- [DIRECTION] Write down every entry below once more, exactly.

Structured object records
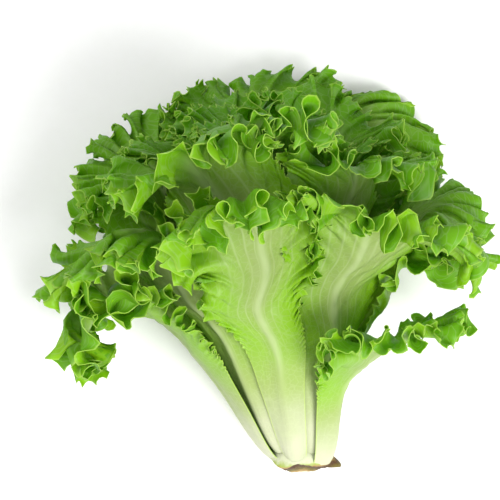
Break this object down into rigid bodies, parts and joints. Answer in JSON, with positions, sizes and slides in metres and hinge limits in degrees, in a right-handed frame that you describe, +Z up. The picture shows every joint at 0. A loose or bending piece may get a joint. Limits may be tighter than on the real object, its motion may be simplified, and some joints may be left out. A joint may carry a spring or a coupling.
{
  "type": "head of curly leaf lettuce",
  "caption": "Cut head of curly leaf lettuce lying on its side, separate frilled leaves spiralling round one short stem with a trimmed root end.",
  "frame": {"origin": "middle of the footprint, on the surface that the head lies on", "axes": "+Z up from the surface, +Y from the cut root towards the crown, +X across the head; the head's own axis rises 20 degrees from +Y and leans 6 degrees towards -X"},
  "size_m": [0.269, 0.2586, 0.204],
  "materials": {
    "stem_flesh": "pale moist stem flesh, brown and dry where it was cut",
    "outer_leaf": "satin leaf, bright green frill running to white ribs",
    "heart_leaf": "satin leaf, yellow-green frill running to white ribs"
  },
  "bodies": {
    "root": {"stem": "stem_flesh", "leaf_01": "outer_leaf", "leaf_02": "outer_leaf", "leaf_03": "outer_leaf", "leaf_04": "outer_leaf", "leaf_05": "outer_leaf", "leaf_06": "outer_leaf", "leaf_07": "outer_leaf", "leaf_08": "outer_leaf", "leaf_09": "outer_leaf", "leaf_10": "outer_leaf", "leaf_11": "outer_leaf", "leaf_12": "outer_leaf", "leaf_13": "outer_leaf", "leaf_14": "outer_leaf", "leaf_15": "outer_leaf", "leaf_16": "outer_leaf", "leaf_17": "heart_leaf", "leaf_18": "heart_leaf", "leaf_19": "heart_leaf", "leaf_20": "heart_leaf", "leaf_21": "heart_leaf", "leaf_22": "heart_leaf", "leaf_23": "heart_leaf", "leaf_24": "heart_leaf"}
  },
  "joints": []
}
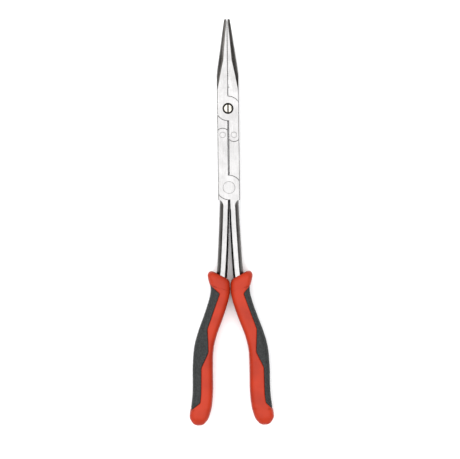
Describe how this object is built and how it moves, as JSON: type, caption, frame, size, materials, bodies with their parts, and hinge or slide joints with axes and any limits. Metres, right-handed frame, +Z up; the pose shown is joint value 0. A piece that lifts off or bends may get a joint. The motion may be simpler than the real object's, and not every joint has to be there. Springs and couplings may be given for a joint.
{
  "type": "needle nose pliers",
  "caption": "Long-reach needle nose pliers with a double-pivot linkage, tapered serrated jaws and two-material curved grips.",
  "frame": {"origin": "middle of the tool's plan outline, on the surface that it lies on", "axes": "+Y along the tool towards the jaw tips, +X across it to the right-hand grip seen from the front face, +Z up out of the front face"},
  "size_m": [0.0684, 0.33, 0.02],
  "materials": {
    "steel": "ground flat faces, forged and polished rounded sides",
    "pin_steel": "ground flush with the faces",
    "grip_red": "satin moulded red rubber",
    "grip_black": "fine-textured matt black soft rubber"
  },
  "bodies": {
    "right_handle": {"lever_right": "steel", "grip_right": "grip_red", "grip_inlay_right": "grip_black", "lower_pivot_rivet": "pin_steel", "link_pin_left": "pin_steel"},
    "left_handle": {"lever_left": "steel", "grip_left": "grip_red", "grip_inlay_left": "grip_black", "link_pin_right": "pin_steel"},
    "right_jaw": {"jaw_right": "steel"},
    "left_jaw": {"jaw_left": "steel", "upper_pivot_screw": "pin_steel"}
  },
  "joints": [
    {"name": "handles_open", "type": "hinge", "parent": "right_handle", "child": "left_handle", "pos_m": [0, 0.028, 0.01], "axis": [0, 0, -1], "range_deg": [0, 20]},
    {"name": "right_jaw_link", "type": "hinge", "parent": "right_handle", "child": "right_jaw", "pos_m": [-0.0046, 0.0706, 0.01], "axis": [0, 0, -1], "range_deg": [0, 30.7]},
    {"name": "left_jaw_link", "type": "hinge", "parent": "left_handle", "child": "left_jaw", "pos_m": [0.0046, 0.0706, 0.01], "axis": [0, 0, 1], "range_deg": [0, 30.7]}
  ],
  "couplings": [
    {"joint": "right_jaw_link", "follows": "handles_open", "ratio": 1.53},
    {"joint": "left_jaw_link", "follows": "handles_open", "ratio": 1.53}
  ]
}
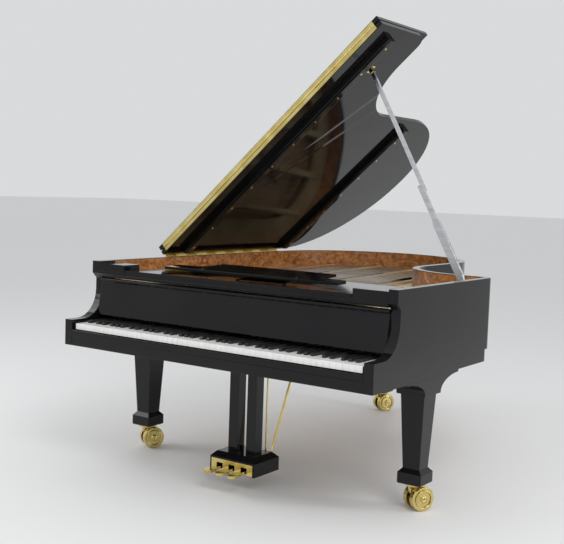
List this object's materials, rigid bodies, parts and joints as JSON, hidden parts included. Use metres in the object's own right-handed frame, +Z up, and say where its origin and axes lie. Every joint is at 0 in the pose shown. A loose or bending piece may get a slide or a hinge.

- [TASK ANSWER]
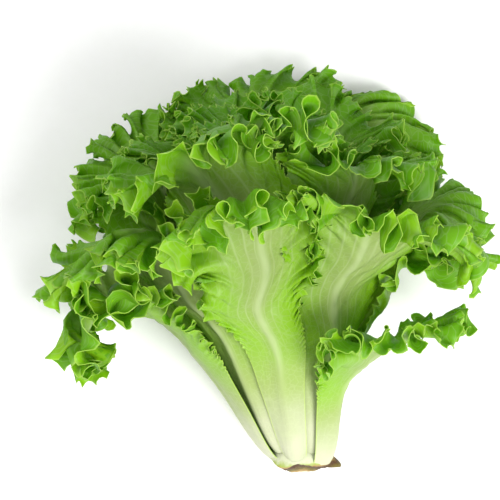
Break this object down into rigid bodies, parts and joints. Answer in JSON, with positions, sizes and slides in metres and hinge limits in degrees, in a right-handed frame that you describe, +Z up. The picture shows every joint at 0. A loose or bending piece may get a joint. Limits may be tighter than on the real object, its motion may be simplified, and some joints may be left out. A joint may carry a spring or a coupling.
{
  "type": "head of curly leaf lettuce",
  "caption": "Cut head of curly leaf lettuce lying on its side, separate frilled leaves spiralling round one short stem with a trimmed root end.",
  "frame": {"origin": "middle of the footprint, on the surface that the head lies on", "axes": "+Z up from the surface, +Y from the cut root towards the crown, +X across the head; the head's own axis rises 20 degrees from +Y and leans 6 degrees towards -X"},
  "size_m": [0.269, 0.2586, 0.204],
  "materials": {
    "stem_flesh": "pale moist stem flesh, brown and dry where it was cut",
    "outer_leaf": "satin leaf, bright green frill running to white ribs",
    "heart_leaf": "satin leaf, yellow-green frill running to white ribs"
  },
  "bodies": {
    "root": {"stem": "stem_flesh", "leaf_01": "outer_leaf", "leaf_02": "outer_leaf", "leaf_03": "outer_leaf", "leaf_04": "outer_leaf", "leaf_05": "outer_leaf", "leaf_06": "outer_leaf", "leaf_07": "outer_leaf", "leaf_08": "outer_leaf", "leaf_09": "outer_leaf", "leaf_10": "outer_leaf", "leaf_11": "outer_leaf", "leaf_12": "outer_leaf", "leaf_13": "outer_leaf", "leaf_14": "outer_leaf", "leaf_15": "outer_leaf", "leaf_16": "outer_leaf", "leaf_17": "heart_leaf", "leaf_18": "heart_leaf", "leaf_19": "heart_leaf", "leaf_20": "heart_leaf", "leaf_21": "heart_leaf", "leaf_22": "heart_leaf", "leaf_23": "heart_leaf", "leaf_24": "heart_leaf"}
  },
  "joints": []
}
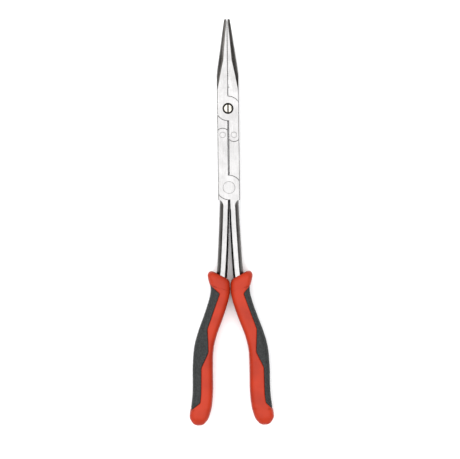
Describe how this object is built and how it moves, as JSON: type, caption, frame, size, materials, bodies with their parts, and hinge or slide joints with axes and any limits. Metres, right-handed frame, +Z up; the pose shown is joint value 0. A piece that lifts off or bends may get a joint. The motion may be simpler than the real object's, and not every joint has to be there. Springs and couplings may be given for a joint.
{
  "type": "needle nose pliers",
  "caption": "Long-reach needle nose pliers with a double-pivot linkage, tapered serrated jaws and two-material curved grips.",
  "frame": {"origin": "middle of the tool's plan outline, on the surface that it lies on", "axes": "+Y along the tool towards the jaw tips, +X across it to the right-hand grip seen from the front face, +Z up out of the front face"},
  "size_m": [0.0684, 0.33, 0.02],
  "materials": {
    "steel": "ground flat faces, forged and polished rounded sides",
    "pin_steel": "ground flush with the faces",
    "grip_red": "satin moulded red rubber",
    "grip_black": "fine-textured matt black soft rubber"
  },
  "bodies": {
    "right_handle": {"lever_right": "steel", "grip_right": "grip_red", "grip_inlay_right": "grip_black", "lower_pivot_rivet": "pin_steel", "link_pin_left": "pin_steel"},
    "left_handle": {"lever_left": "steel", "grip_left": "grip_red", "grip_inlay_left": "grip_black", "link_pin_right": "pin_steel"},
    "right_jaw": {"jaw_right": "steel"},
    "left_jaw": {"jaw_left": "steel", "upper_pivot_screw": "pin_steel"}
  },
  "joints": [
    {"name": "handles_open", "type": "hinge", "parent": "right_handle", "child": "left_handle", "pos_m": [0, 0.028, 0.01], "axis": [0, 0, -1], "range_deg": [0, 20]},
    {"name": "right_jaw_link", "type": "hinge", "parent": "right_handle", "child": "right_jaw", "pos_m": [-0.0046, 0.0706, 0.01], "axis": [0, 0, -1], "range_deg": [0, 30.7]},
    {"name": "left_jaw_link", "type": "hinge", "parent": "left_handle", "child": "left_jaw", "pos_m": [0.0046, 0.0706, 0.01], "axis": [0, 0, 1], "range_deg": [0, 30.7]}
  ],
  "couplings": [
    {"joint": "right_jaw_link", "follows": "handles_open", "ratio": 1.53},
    {"joint": "left_jaw_link", "follows": "handles_open", "ratio": 1.53}
  ]
}
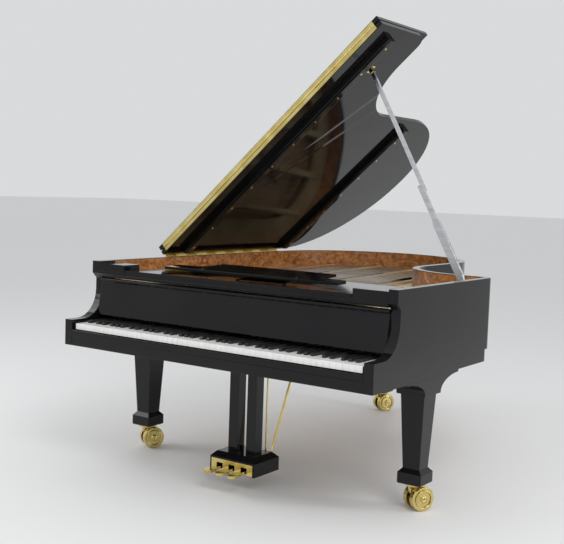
List this object's materials, rigid bodies, parts and joints as JSON, hidden parts included. Use metres in the object's own right-handed frame, +Z up, and say where its origin and axes lie. Every joint is at 0 in the pose shown. A loose or bending piece may get a slide or a hinge.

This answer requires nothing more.